The reason I started this thread is because I have asked to become a Shaolin Practitioner and would like to share some discussion with others who have been practicing under that formal tradition. I am 36 year old entrepreneur from Finland. Vegetarian, pacifist and follower of Bodhisattva path. So is there any formal students of Shaolin tradition on this forum


----------



## clfsean (May 21, 2013)

You're looking for Songshan Shaolin martial arts, right?


----------



## Janina (May 21, 2013)

clfsean said:


> You're looking for Songshan Shaolin martial arts, right?




Yes, you got that right!


----------



## clfsean (May 21, 2013)

I'm not that aware of that many Songshan people around here. 

I'm Shaolin origins with Choy Lay Fut & Tibetan with Lama Pai, but no Songshan & only the martial aspect. Sorry.


----------



## Janina (May 22, 2013)

Thank you for your response. I am also a practitioner of Tibetan tradition and have been studying both Nyingma- and Kagyu sects of that tradition. Songshan tradition interests me in the reason I told already. I have asked to become their Buddhist student and wanted to discuss with others who have got some education in that tradition.

Though your experience is not about Songshan, it would be nice to hear your experiences as well, cause it is always pleasure to change some experiences!


----------



## clfsean (May 22, 2013)

Janina said:


> Thank you for your response. I am also a practitioner of Tibetan tradition and have been studying both Nyingma- and Kagyu sects of that tradition. Songshan tradition interests me in the reason I told already. I have asked to become their Buddhist student and wanted to discuss with others who have got some education in that tradition.
> 
> Though your experience is not about Songshan, it would be nice to hear your experiences as well, cause it is always pleasure to change some experiences!



Ok... like what? My experience has been mostly directed & centered only on martial. Not much else. I've been to Songshan Shaolin Si. Again martial in content for me & that was pretty much as a spectator not participant. I've been to Tibet & visited a couple of monastaries (Sera, Jorkorum) but this was strictly tourist only.


----------



## Janina (May 22, 2013)

Though my interest is directed to Shaolin Chan tradition I think that all the views and opinions about MA, meditation and Buddhism are valuable. That was what I meant by my last post. Also your experiences with Choy Lay Fut gives you some view, no matter is it purely on martial arts or more spiritual practices..


----------



## oaktree (May 22, 2013)

> I have asked to become their Buddhist student and wanted to discuss with others who have got some education in that tradition.

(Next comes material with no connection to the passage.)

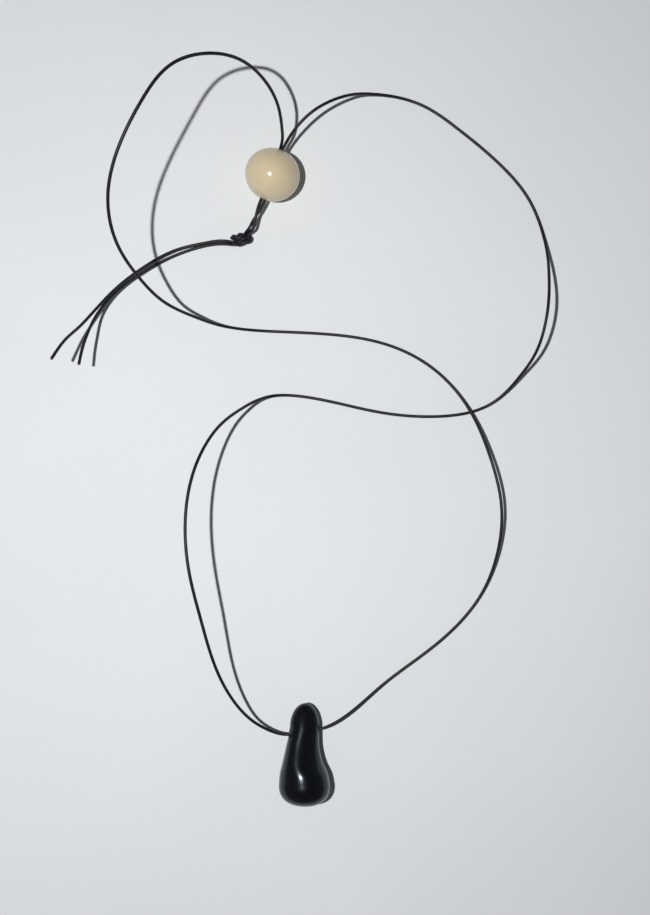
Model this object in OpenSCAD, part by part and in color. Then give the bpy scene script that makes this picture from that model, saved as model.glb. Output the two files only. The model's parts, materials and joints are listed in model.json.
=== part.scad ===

 You asked a Zhu chi at Xiaolin si miao on Songshan to be a Di zi? Why Xiaolin why do you need so many different Buddhist traditions? If you are going to do all that you should learn Mandarin at least.


----------



## clfsean (May 22, 2013)

Janina said:


> Though my interest is directed to Shaolin Chan tradition I think that all the views and opinions about MA, meditation and Buddhism are valuable. That was what I meant by my last post. Also your experiences with Choy Lay Fut gives you some view, no matter is it purely on martial arts or more spiritual practices..



My experience with CLF?? Hehe... fun. To sum up the past years... lots of circles & straight lines, angles & stepping to keep one entertained & annoyed, tying people up like pretzels & clubbing them like baby seals. All in all... a rocking good time!!


----------



## Janina (May 22, 2013)

oaktree said:


> You asked a Zhu chi at Xiaolin si miao on Songshan to be a Di zi? Why Xiaolin why do you need so many different Buddhist traditions? If you are going to do all that you should learn Mandarin at least.



Thank you for your good advices. I will keep them on my mind..


----------



## Janina (May 22, 2013)

clfsean said:


> My experience with CLF?? Hehe... fun. To sum up the past years... lots of circles & straight lines, angles & stepping to keep one entertained & annoyed, tying people up like pretzels & clubbing them like baby seals. All in all... a rocking good time!!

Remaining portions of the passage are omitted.